- Directions for this task -
Start at the line containing "post_front_right();" and stop at the line containing "obj.parent = empty"; copy those lines exactly, both ends included, and no others.

- Data provided -
====================

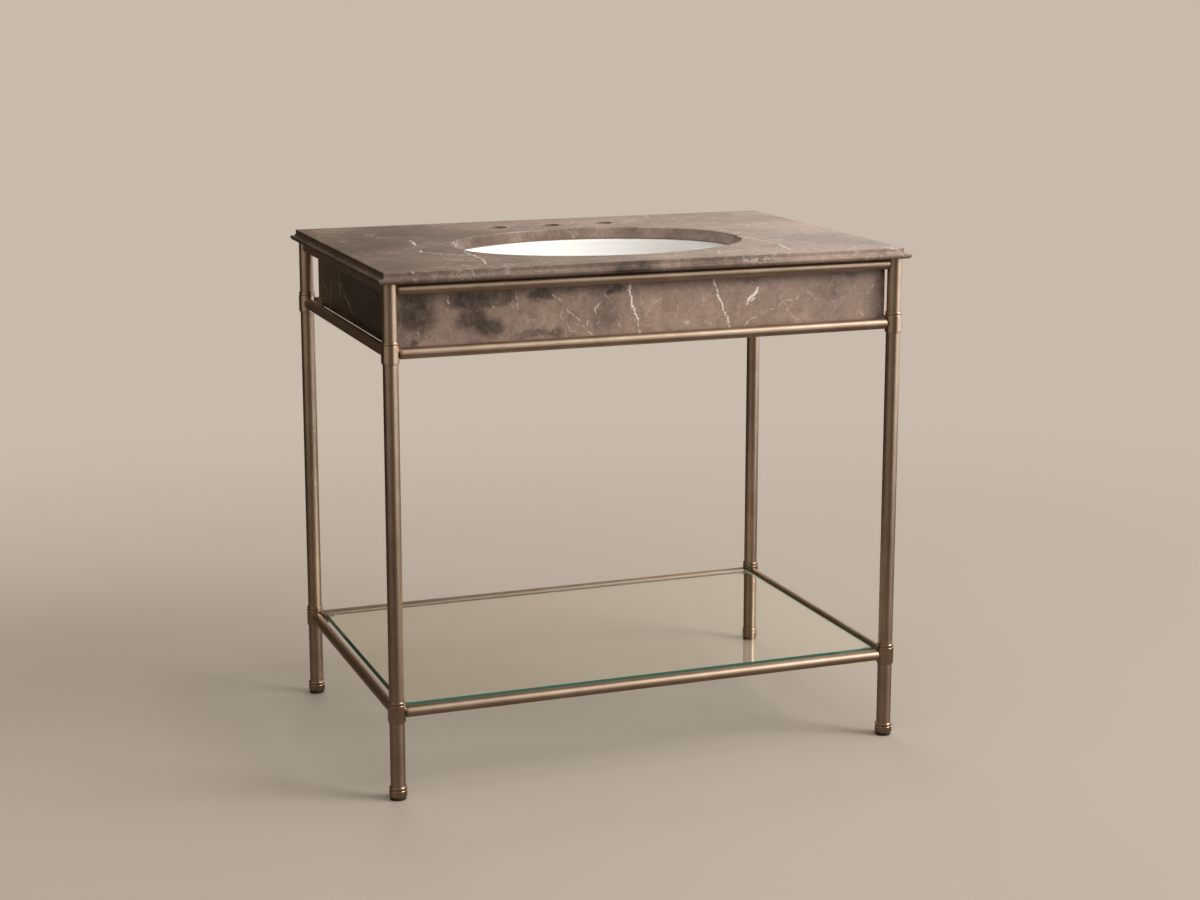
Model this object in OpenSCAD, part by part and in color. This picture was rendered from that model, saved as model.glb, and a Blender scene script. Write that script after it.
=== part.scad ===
// Washstand: a marble top with three marble apron panels and an undermounted oval
// basin, carried by a bronze frame of round tube with a glass shelf near the floor.
// Millimetres, +X right, +Y to the wall, +Z up. The origin is on the floor, under the
// middle of the top.

/* [Overall] */
// Width of the marble top
overall_w = 915; // [840:1:1200]
// Depth of the marble top
overall_d = 616; // [600:1:700]
// Height of the top's upper face above the floor
overall_h = 854; // [800:1:900]

/* [Marble top] */
// Thickness of the marble top
slab_t = 18; // [17:1:24]
// From the edge's outermost line in to the arris of the upper face
edge_inset = 10; // [8:0.5:11]
// Top's overhang past the leg centres, at the front and both sides
side_overhang = 21; // [18:0.5:26]
// Top's overhang past the back leg centres
back_overhang = 29; // [20:0.5:36]
// Length of the oval cutout, left to right
cutout_w = 507; // [460:1:520]
// Width of the oval cutout, front to back
cutout_d = 373; // [340:1:380]
// Cutout's centre, measured from the front edge
cutout_setback = 275; // [272:1:285]
// Distance between neighbouring tap holes
tap_spacing = 101.6; // [90:0.1:110]
// Diameter of the tap holes
tap_hole_d = 35; // [30:0.5:38]
// From the back edge to the line of the tap holes
tap_setback = 92; // [80:1:100]

/* [Apron panels] */
// Height of the apron panels
apron_h = 106; // [100:1:116]
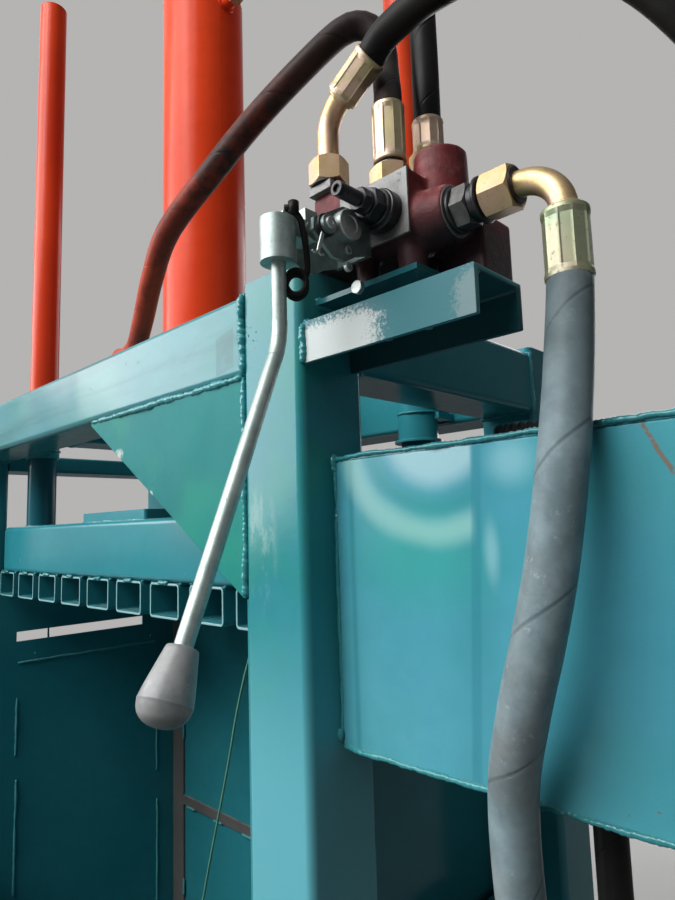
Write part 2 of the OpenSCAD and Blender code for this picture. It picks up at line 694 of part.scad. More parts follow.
// The left edge of the front is folded back a little, the corners are welded square.
module tank_outline(l, d, f) polygon([[0, fold_in * f / tank_fold], [f, 0], [l, 0], [l, d], [0, d]]);
fold_in = 7;
module oil_tank() {
    color(teal) translate([tank_x, tank_y, tank_z]) difference() {
        linear_extrude(tank_h - tank_wall) tank_outline(tank_l, tank_d, tank_fold);
        translate([tank_wall, tank_wall, tank_wall]) linear_extrude(tank_h)
            tank_outline(tank_l - 2 * tank_wall, tank_d - 2 * tank_wall, tank_fold - tank_wall);
        translate([suction_dx, suction_dy, -1]) cylinder(d = 20, h = tank_wall + 2, $fn = 32);
    }
}
module tank_lid() {
    lid_z = tank_z + tank_h - tank_wall;
    color(teal) difference() {
        union() {
            translate([tank_x, tank_y, lid_z]) linear_extrude(tank_wall) tank_outline(tank_l, tank_d, tank_fold);
            rod_z(lid_z, lid_z + 26, tank_x + 120, tank_y + 220, 60);
            rod_z(lid_z + 26, lid_z + 46, tank_x + 120, tank_y + 220, 74);
        }
        rod_z(lid_z - 1, lid_z + tank_wall + 1, return_x, return_y, 20);
    }
}

// A tube swept along a route: rings of eight or ten points, joined side by side, with flat ends.
function unit(v) = v / norm(v);
function bezier(p, i, t) = let (
    a = p[max(i - 1, 0)], b = p[i], c = p[i + 1], d = p[min(i + 2, len(p) - 1)],
    t2 = t * t, t3 = t2 * t
) 0.5 * (2 * b + (c - a) * t + (2 * a - 5 * b + 4 * c - d) * t2 + (3 * b - a - 3 * c + d) * t3);
function line(p, step) = concat(
    [for (i = [0:len(p) - 2]) let (n = max(1, round(norm(p[i + 1] - p[i]) / step))) for (k = [0:n - 1]) bezier(p, i, k / n)],
    [p[len(p) - 1]]
);
function heading(q, i) = i == 0 ? unit(q[1] - q[0]) : i == len(q) - 1 ? unit(q[i] - q[i - 1]) : unit(q[i + 1] - q[i - 1]);
// Each frame's side vector is carried on from the last, so that the tube doesn't twist.
function sides(q, i, s) = let (
    h = heading(q, i), v = unit(s - h * (s * h))
) i == len(q) - 1 ? [v] : concat([v], sides(q, i + 1, v));
module sweep(p, d, first, last, side, n = 8, step = 70) {
    q = line(p, step);
    m = len(q);
    s = sides(q, 0, side);
    pts = [for (i = [0:m - 1]) let (
        h = i == 0 ? first : i == m - 1 ? last : heading(q, i), u = unit(s[i] - h * (s[i] * h)), w = cross(h, u)
    ) for (k = [0:n - 1]) q[i] + d / 2 * (cos(360 * k / n) * u + sin(360 * k / n) * w)];
    walls = [for (i = [0:m - 2], k = [0:n - 1]) let (j = (k + 1) % n)
        each [[i * n + k, (i + 1) * n + k, (i + 1) * n + j], [i * n + k, (i + 1) * n + j, i * n + j]]];
    ends = [[for (k = [0:n - 1]) k], [for (k = [0:n - 1]) m * n - 1 - k]];
    polyhedron(pts, concat(walls, ends));
}
up = [0, 0, 1];
right = [1, 0, 0];
hose_a_d = 32;
hose_b_d = 31;
hose_d_d = 40;
hose_e_d = 28;
a_dir = [sin(a_bend) * cos(a_head), sin(a_bend) * sin(a_head), cos(a_bend)];
a_start = a_end + ferrule_l * a_dir;
a_route = [a_start, a_start + 30 * a_dir, [800, -277, 2078], [880, -266, 2068], [950, -237, 2025],
    [1000, -203, 1955], [1030, -150, 1880], [1040, -112, 1800], [return_x, return_y, tank_z + tank_h + 85]];
b_route = [[port_b[0], port_b[1], b_base + b_len], [708, -245, 2032], [700, -236, 2054], [692, -227, 2080], [687, -222, 2105],
    [682, -223, 2129], [668, -234, 2147], [646, -250, 2143], [602, -276, 2105], [545, -302, 2057], [492, -320, 2013],
    [405, -334, 1958], [330, -316, 1920], [245, -284, 1884], [164, -252, 1868], [80, -226, 1872], [22, -206, 1888], [0, cyl_y - cyl_d / 2 - 82, port_z]];
c_route = [[port_c[0], port_c[1], c_base + c_len], [723, -193, 2120], [716, -186, 2260], [690, -168, 2420], [620, -140, 2560],
    [500, -100, 2650], [330, -45, 2690], [200, -12, 2698], [cyl_d / 2 + 87, cyl_y, cap_port_z]];
d_route = [[d_x2 + d_r, port_d[1], port_d[2] - d_r - 62], [907, -262, 1730], [906, -285, 1660], [904, -304, 1600],
    [896, -314, 1532], [884, -320, 1475], [866, -316, 1420], [846, -302, 1360], [838, -290, 1290], [838, -280, 1220],
    [d_low[0], d_low[1], pump_top + 72]];
e_route = [[suction_x, suction_y, tank_z - 10], [suction_x, suction_y, pump_top + 12]];
module hose_a() color(rubber) sweep(a_route, hose_a_d, a_dir, -up, [0, 0, 1], 10, 75);
module hose_b() color(rubber) sweep(b_route, hose_b_d, up, [0, 1, 0], [0, 1, 0], 10, 75);
module hose_c() color(rubber) sweep(c_route, hose_b_d, up, -right, [0, 1, 0], 10, 90);
module hose_d() color(rubber) sweep(d_route, hose_d_d, -up, -up, [0, 1, 0], 10, 90);
module hose_e() color(rubber) sweep(e_route, hose_e_d, -up, -up, [0, 1, 0], 10, 80);
twine_route = [[half_w, -250, 1560], [436, -246, 1371], [394, -244, 1246], [338, -243, 1075], [290, -243, 900], [262, -243, 500],
    [258, -243, floor_z]];
module twine() color("#7ccf8e") sweep(twine_route, 3, unit(twine_route[1] - twine_route[0]), -up, [0, 1, 0], 8, 1000);

post_front_right();
post_front_left();
post_rear_right();
post_rear_left();
foot_plates();
beam_top_front();
beam_top_rear();
beam_top_right();
tie_top_left();
corner_gusset();
crosshead_beams();
crosshead_plate();
guide_bushes();
base_rails();
floor_joists();
chamber_floor();
wall_left();
wall_right();
wall_back();
wall_spacers();
back_rail();
chamber_rails();
bale_door();
door_ribs();
door_hinge_straps();
hinge_lugs();
door_pins();
latch_bar();
cylinder_barrel();
cylinder_cap();
cylinder_gland();
piston();
piston_rod();
platen_front_beam();
platen_frame();
platen_tubes();
platen_plate();
guide_tubes();
flange_bolts();
valve_channel();
valve_plate();
valve_body();
valve_spool();
relief_valve();
lever_bracket();
lever_hub();
lever_knob();
pipe_fittings();
hose_ferrules();
hose_a();
hose_b();
hose_c();
hose_d();
hose_e();
oil_tank();
tank_lid();
pack_shelf();
pump_motor();
oil_pump();
twine();
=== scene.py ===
"""Looks of the recycling baler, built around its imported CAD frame.

Shapes are in millimetres until a mesh is made. Places inside the finishes are in metres.
"""

from math import cos, degrees, pi, radians, sin, sqrt

import bpy
from mathutils import Matrix, Vector, noise


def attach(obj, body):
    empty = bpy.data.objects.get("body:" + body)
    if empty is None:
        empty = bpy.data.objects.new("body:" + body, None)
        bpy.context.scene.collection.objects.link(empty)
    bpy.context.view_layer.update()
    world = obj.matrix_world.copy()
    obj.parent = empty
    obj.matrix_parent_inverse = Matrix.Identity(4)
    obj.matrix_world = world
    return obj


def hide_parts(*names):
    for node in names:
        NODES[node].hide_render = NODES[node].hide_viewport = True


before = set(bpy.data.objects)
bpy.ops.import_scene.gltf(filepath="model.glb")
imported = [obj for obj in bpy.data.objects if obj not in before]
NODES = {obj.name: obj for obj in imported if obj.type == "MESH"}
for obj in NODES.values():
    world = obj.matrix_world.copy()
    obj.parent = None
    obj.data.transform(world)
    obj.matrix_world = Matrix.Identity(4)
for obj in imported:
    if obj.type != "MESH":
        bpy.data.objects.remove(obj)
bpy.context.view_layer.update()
scene = bpy.context.scene
MM = 0.001
ON_AXIS = 1e-6
MERGE_METRES = 2e-5
RANDOM_SEED = 7
X, Y, Z = Vector((1, 0, 0)), Vector((0, 1, 0)), Vector((0, 0, 1))

# Places that several shapes share. AXIS_Y is the depth of the cylinder's axis.
AXIS_Y = -5
BEAM_Z, TIE_Z, BASE_Z = (1741, 1839), (1741, 1779), (104, 202)
GUIDES = [(s, s * 424, AXIS_Y + s * 167) for s in (-1, 1)]
PORT_A, PORT_B, PORT_C = (643, -275), (712.5, -251.5), (724, -195)
PORT_D = (-250, 1863)
RETURN, PUMP, MOTOR = (1040, -105), (842, -276), (875, -200)


def vec(*p):
    return Vector(p)


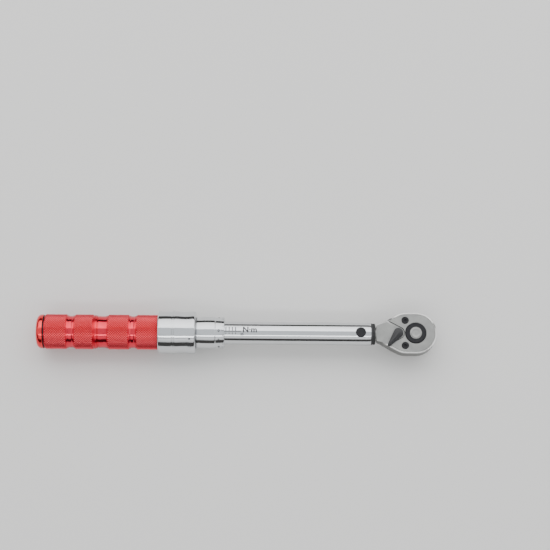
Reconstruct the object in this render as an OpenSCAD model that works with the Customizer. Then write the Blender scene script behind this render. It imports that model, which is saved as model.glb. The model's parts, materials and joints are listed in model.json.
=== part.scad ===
// Click-type torque wrench with a small square drive.
// Origin: centre of the end face of the square drive.
// +X runs from the grip to the head, +Z from the square drive to the reversing lever.

/* [Wrench] */
// Height of the wrench's long axis above the end of the square drive
axis_z = 15.3; // [15.3:0.1:18]
// Distance from the drive's axis to the front of the head
head_front = 14.6; // [14.4:0.1:15]
// Distance from the drive's axis to the butt end of the grip
butt_l = 265.4; // [264:0.2:270]

/* [Head] */
// Radius of the head's round end
head_r = 14.3; // [14:0.1:14.6]
// Length of the straight, parallel sides
head_side = 6.8; // [6:0.2:7.4]
// Thickness of the head
head_t = 13; // [12.4:0.2:13.4]
// Angle of each tapered side to the long axis
taper_a = 28; // [26:0.5:30]
// Distance from the drive's axis to the back of the head
head_back = 27.4; // [27:0.1:27.6]
// Radius of the round neck behind the head
neck_r = 4.8; // [4.6:0.1:4.9]
// Distance from the drive's axis to the head's pivot
pivot_l = 38.4; // [38:0.1:39]
// Radius of the pivot pin's shank
pin_r = 2.6; // [2.4:0.1:2.7]
// Radius of the pivot pin's head
pin_head_r = 3.6; // [3.4:0.1:3.8]

/* [Ratchet] */
// Width across the flats of the square drive
square_w = 6.35; // [6.3:0.01:6.35]
// Length of the square drive
square_l = 8; // [7.6:0.1:8]
// Outer radius of the ratchet gear
gear_r = 7.6; // [7.6:0.1:7.7]
// Number of teeth on the ratchet gear
teeth = 36; // [36]
// Radius of the black hub around the quick-release button
hub_r = 7.05; // [6.9:0.05:7.1]
// Radius of the quick-release button
button_r = 4.15; // [4:0.05:4.3]
// Travel of the quick-release button
button_travel = 2; // [1.6:0.1:2]
// Distance from the drive's axis to the reversing lever's axis
lever_l = 12.2; // [12.1:0.1:12.3]
// Angle of the reversing lever's tail to the long axis
lever_a = 53; // [45:1:58]
// Angle through which the pawl rocks when the lever is thrown over
rock_a = 7; // [6.6:0.2:7]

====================

- Solution for this exercise -
post_front_right();
post_front_left();
post_rear_right();
post_rear_left();
foot_plates();
beam_top_front();
beam_top_rear();
beam_top_right();
tie_top_left();
corner_gusset();
crosshead_beams();
crosshead_plate();
guide_bushes();
base_rails();
floor_joists();
chamber_floor();
wall_left();
wall_right();
wall_back();
wall_spacers();
back_rail();
chamber_rails();
bale_door();
door_ribs();
door_hinge_straps();
hinge_lugs();
door_pins();
latch_bar();
cylinder_barrel();
cylinder_cap();
cylinder_gland();
piston();
piston_rod();
platen_front_beam();
platen_frame();
platen_tubes();
platen_plate();
guide_tubes();
flange_bolts();
valve_channel();
valve_plate();
valve_body();
valve_spool();
relief_valve();
lever_bracket();
lever_hub();
lever_knob();
pipe_fittings();
hose_ferrules();
hose_a();
hose_b();
hose_c();
hose_d();
hose_e();
oil_tank();
tank_lid();
pack_shelf();
pump_motor();
oil_pump();
twine();
=== scene.py ===
"""Looks of the recycling baler, built around its imported CAD frame.

Shapes are in millimetres until a mesh is made. Places inside the finishes are in metres.
"""

from math import cos, degrees, pi, radians, sin, sqrt

import bpy
from mathutils import Matrix, Vector, noise


def attach(obj, body):
    empty = bpy.data.objects.get("body:" + body)
    if empty is None:
        empty = bpy.data.objects.new("body:" + body, None)
        bpy.context.scene.collection.objects.link(empty)
    bpy.context.view_layer.update()
    world = obj.matrix_world.copy()
    obj.parent = empty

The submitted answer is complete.